Die Bundestagsabgeordnete der Linken, Sevim Dagdelen, kündigte am Freitag in Berlin an, am Wochenende nach Al-Aaiún zu reisen. »Die marokkanische Regierung verhindert konsequent eine unabhängige Berichterstattung über ihr tödliches Vorgehen gegen die Bewohner in Al-Aaiún. Deshalb will ich mir persönlich einen Eindruck von der Lage vor Ort machen, um nicht auf die einseitigen Berichte der marokkanischen Regierung und des Militärs angewiesen zu sein«, erklärte die Sprecherin für internationale Beziehungen ihrer Fraktion.

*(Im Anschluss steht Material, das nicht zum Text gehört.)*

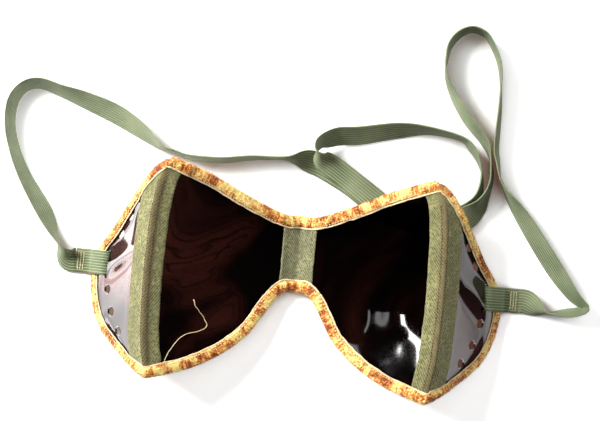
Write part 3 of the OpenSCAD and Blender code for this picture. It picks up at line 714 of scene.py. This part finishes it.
track, (BROW_END, SIDE_END, RIM_END) = rim_line()
NOSE_CUT, LENS_CUT, UPPER_CUT, LOWER_CUT = 10.4, 7.8, 20.8, 13.0
cuts = [NOSE_CUT, BROW_END - LENS_CUT, BROW_END + UPPER_CUT,
        SIDE_END - LOWER_CUT, SIDE_END + LENS_CUT, RIM_END - NOSE_CUT]
print("rim of one half:", round(RIM_END, 1), "mm; corners at", round(BROW_END, 1),
      round(SIDE_END, 1))

# %% [markdown]
# ## Plush binding
# The binding is a strip of silk plush folded over the edge of the sheet and sewn down. Its
# outside is a swollen oval with puckers across it, deepest at the bends, and short pile stands
# out of it. The pile is many slim triangles that lean along the strip.

# %% Binding shapes
OVAL_POWER, OVAL_OPEN, PUCKER, SIDE_NARROWER, STRIP_W = 2.7, 172, 0.085, 0.7, 12


def rows_between(start, end, half):
    """Rows of the rim line from one length to another, and the half that each one is on. A
    half of 0 runs over the nose, from the left half to the right one."""
    slack = 0.52 * RIM_STEP
    rows = track[(track[:, 5] > start - slack) & (track[:, 5] < end + slack)]
    if half:
        return rows, np.full((len(rows), 1), half)
    if start > 1:
        rows = rows[::-1]
    sign = np.r_[-np.ones(len(rows)), np.ones(len(rows) - 1)]
    return np.vstack([rows[::-1], rows[1:]]), sign[:, None]


def slot_level(rows):
    """Half height of the binding's inside: wide where it closes over a tape. Wide and plain
    stretches take turns at the cuts, and a wide one lies over the nose."""
    taped, way = 1, -1
    for cut in cuts:
        taped, way = taped + way * smooth(rows[:, 5:], cut - 1, cut + 1), -way
    return PLAIN_SLOT + (TAPED_SLOT - PLAIN_SLOT) * taped


def leg_of(rows):
    """How far the binding reaches over the sheet: a little less on the side panels."""
    run = rows[:, 5:]
    return (LEG - SIDE_NARROWER * rows[:, 2:3] * smooth(run, BROW_END + 4, BROW_END + 14)
            * (1 - smooth(run, SIDE_END - 12, SIDE_END - 3)))


def rounded(wave, power):
    """A cosine or sine bent so that the two of them draw an oval of this power."""
    return np.sign(wave) * np.abs(wave) ** (2 / power)


def pucker(along, count):
    """Puckers across the strip: a sum of sines of the length with slowly drifting phases."""
    out = np.zeros((len(along), count))
    for wave, power in ((1.9, 0.5), (2.7, 0.8), (4.3, 0.6), (7.1, 0.4)):
        phase = lumps(len(along), count, 22, 9, 1.6)
        out += power * np.sin(along * TURN / wave + phase)
    return out


print("the binding is cut at mm:", np.round(cuts, 1).tolist())

# %% Binding pieces
PILE_DENSITY, PILE_LENGTH, PILE_HALF_W, PILE_SUNK, PILE_LOWEST = 12.0, 0.62, 0.062, 0.05, 0.02


def binding(name, start, end, half, **where):
    """One stretch of the binding: an oval with a slot in it, puckered, with pile."""
    rows, sign = rows_between(start, end, half)
    slot, leg, order = slot_level(rows), leg_of(rows), np.arange(len(rows))[:, None]
    turn = np.radians(np.linspace(OVAL_OPEN, -OVAL_OPEN, 33))
    bead = BEAD + (leg - LEG) * 0.4
    centre, reach = (bead - leg) / 2, (bead + leg) / 2
    x = centre + reach * rounded(np.cos(turn), OVAL_POWER)
    z = rounded(np.sin(turn), OVAL_POWER)
    swell = PUCKER * pucker(order * RIM_STEP, len(turn))
    swell += lumps(len(rows), len(turn), 1.3, 1.3, 0.05)
    edge = smooth(order, 0, 2) * smooth(order[::-1], 0, 2)
    grow = 1 + (swell * np.where(z < -0.5, 0.3, 1) * edge) / BEAD
    x = centre + (x - centre) * (0.35 * (grow - 1) + 1)
    high = np.clip((slot + WALL) * z * grow, -(slot + WALL), None)
    deep, shallow = 0.1 - leg, np.full_like(leg, 0.3)
    grid = rim_at(rows, np.concatenate([x, deep, shallow, shallow, deep], 1),
                  np.concatenate([high, -slot, -slot, slot, slot], 1))
    grid = mirror(grid, sign)
    around = np.linspace(0, STRIP_W, grid.shape[1] + 1)
    uv = np.stack(np.broadcast_arrays((order + 1) * RIM_STEP, around), -1)
    closed_band(name + "_plush", grid, uv, pile(grid, len(turn)), look=plush_look,
                nodes=[name + "_binding"], **where)


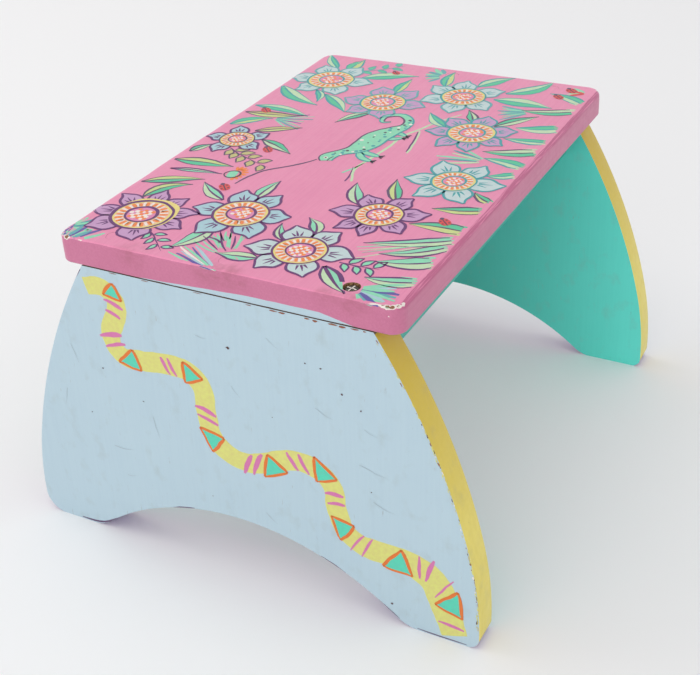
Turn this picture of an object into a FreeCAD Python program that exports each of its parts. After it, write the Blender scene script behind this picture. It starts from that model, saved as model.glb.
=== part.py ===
import FreeCAD, Part
import math
import os

import Sketcher

# A wooden footstool: a seat board on two arched end panels, with a rail under each long edge.
# Frame: millimetres, +Z up, +X along the seat board, origin on the floor under its middle.

DRIVING = [
    ("board_length", 350, "seat board along X"),
    ("board_width", 232, "seat board along Y"),
    ("board_thick", 18, "seat board along Z"),
    ("board_corner", 10, "rounding of the board's right upright corners"),
    ("board_worn_corner", 9, "rounding of its left upright corners, more worn"),
    ("board_top_round", 2, "rounding of the board's top edge"),
    ("board_base_round", 1, "rounding of the board's bottom edge"),
    ("total_height", 225, "floor to seat"),
    ("panel_thick", 20, "end panel"),
    ("panel_splay", 1.5, "lean of an end panel, in degrees"),
    ("panel_top_width", 197, "end panel where it meets the board"),
    ("panel_spare", 1, "blank left over above and below, planed off level"),
    ("side_radius", 440, "main arc of a panel's side"),
    ("side_centre_drop", 239, "centre of that arc below the board"),
    ("side_bend_drop", 140, "where the side tightens towards the foot"),
    ("foot_corner", 11, "outer corner of a foot"),
    ("toe_round", 25, "rounding between a foot and the arch"),
    ("arch_radius", 172.5, "arch between the feet"),
    ("arch_height", 45, "top of the arch above the floor"),
    ("rail_depth", 30, "rail along Z"),
    ("rail_thick", 18, "rail along Y"),
    ("rail_inset", 20, "rail's outer face in from the board's edge"),
    ("seat_screw_inset", 12.5, "seat screws in from the board's end"),
    ("seat_screw_spread", 80.5, "outer seat screws from the middle"),
    ("rail_screw_spread", 95, "rail screws from the middle"),
    ("head_width", 9.2, "screw head"),
    ("head_thick", 2.4, "screw head"),
    ("shank_width", 4.2, "screw shank"),
    ("shank_length", 34, "screw under its head"),
    ("tip_length", 5, "point of the screw"),
    ("cross_span", 4.8, "cross recess"),
    ("cross_slot", 1.1, "width of one slot of the cross recess"),
    ("cross_depth", 1.4, "depth of the cross recess"),
    ("bore_width", 10.4, "counterbore over a screw head"),
    ("seat_bore_depth", 4, "counterbore in the board"),
    ("rail_bore_depth", 8, "counterbore in a rail"),
    ("clear_width", 5, "clearance hole for a shank"),
    ("pilot_width", 4.4, "pilot hole that a screw bites in"),
    ("pilot_spare", 2, "pilot hole beyond the screw's point"),
    ("filler_width", 10.2, "filler over a screw head"),
]

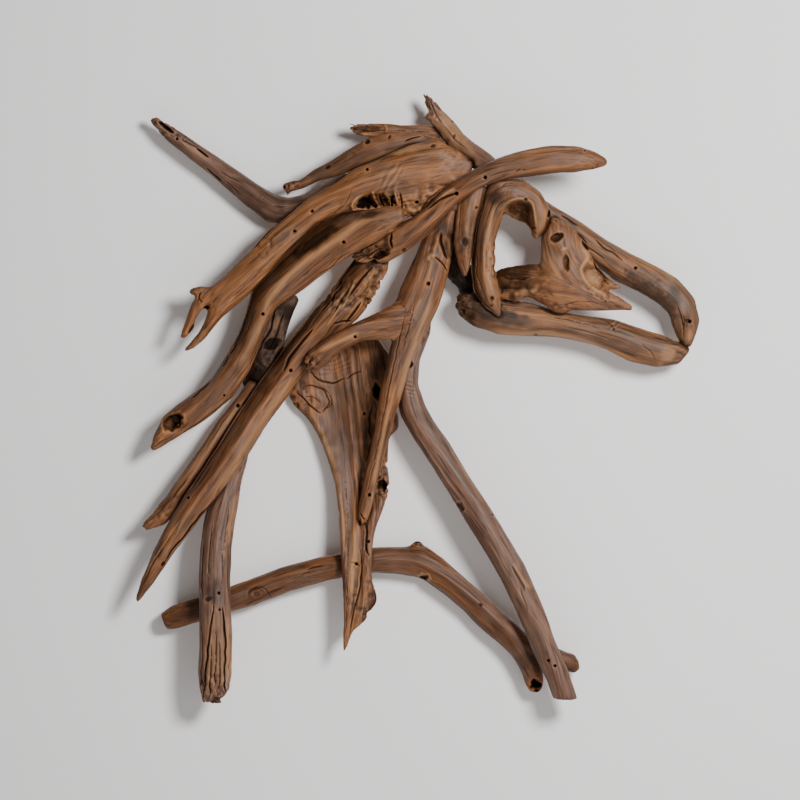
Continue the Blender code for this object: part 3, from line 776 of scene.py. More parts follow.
def carve_fork(skin):
    """The neck's fork: folded bark scars at its head and a worn arm."""
    skin.slope([(194, 300), (180, 268), (192, 236)], 0.5, 12, -1, 0.5)
    skin.crack([(182, 292), (182, 268), (194, 240)], 8, 7, 0.9)
    skin.crack([(168, 246), (182, 234), (194, 216)], 5, 4, 0.8)
    skin.ridge([(192, 288), (198, 268), (200, 244)], 3, 6, 0.6)
    skin.ridge([(154, 236), (160, 248), (174, 244)], 3, 7, 0.8)
    skin.hollow(198, 194, 10, 22, 20, 4, 0.8)
    skin.hollow(162, 278, 22, 30, -20, 1.5, 0.3)
    # Painted shadow under the forelock, laid on as stain and dark.
    skin.patch(182, 298, 46, 50, stain=1, dark=0.25)
    skin.hole(156.6, 191.6, 3.5)
    skin.crack([(110, 130), (96, 70), (80, -10), (62, -90)], 3.5, 2.4, 0.6)
    skin.crack([(130, 160), (116, 100), (104, 56)], 3, 1.8, 0.45)
    skin.ridge([(172, 176), (140, 100), (116, 28), (92, -56)], 2, 11, 0.7)
    skin.ridge([(78, -40), (62, -130), (42, -224)], 1.6, 7, 0.6)
    skin.crack([(66, -80), (52, -150), (36, -220)], 2.6, 1.6, 0.5)
    skin.hole(10.4, 86, 3, 7)
    skin.ridge([(-66, 54), (-28, 74), (20, 96)], 2, 8, 0.9)
    skin.rough(-78, 32, 30, 28, 0, 3, 6, 0.8)
    skin.chip(-80, 30, 26, 8, 7)
    skin.hole(-82, 36, 2.4, 5)
    skin.crack([(-20, 100), (24, 112), (68, 128)], 3, 1.8, 0.5)
    skin.hole(38.8, -229, 3.2, 8)
    skin.fray(26, -284, 14, 250, 6, 4)
    skin.crack([(20, -264), (26, -274), (32, -282)], 4, 4, 0.9)
    skin.crack([(72, 72), (78, 60), (76, 48)], 4, 2, 0.5)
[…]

Vertreter der sahrauischen Befreiungsbewegung Frente Polisario haben unterdessen die Vereinten Nationen zum Handeln aufgefordert. Ihr Chefunterhändler Khadad Mhamed sagte der Nachrichtenagentur IPS, der UN-Sicherheitsrat müsse das Leben unschuldiger Zivilisten schützen. Mit der gewaltsamen Auflösung friedlicher Proteste habe Marokko die klare Botschaft vermittelt, »daß es sich keinen Deut um uns schert und nur das tut, was den eigenen Interessen dient«.

Die nordafrikanische Westsahara war bis 1975 eine spanische Kolonie. Nach dem Abzug der Spanier verleibte sich Marokko völkerrechtswidrig zwei Drittel des Gebietes ein, rund 100000 Menschen flohen ins benachbarte Algerien, wo sie bis heute in Flüchtlingslagern in der Wüste leben müssen. Ein kleiner Rest des Landes steht unter Kontrolle der Polisario, die 1976 die Demokratische Arabische Republik Sahara (DARS) ausrief und jahrelang auch bewaffnet für die Unabhängigkeit kämpfte. 1991 vereinbarten beide Seiten unter Vermittlung der Vereinten Nationen einen Waffenstillstand und die Durchführung einer Volksabstimmung über die Unabhängigkeit. Diese wird von Marokko jedoch bis heute verschleppt. (SPS/IPS/AFP/jW)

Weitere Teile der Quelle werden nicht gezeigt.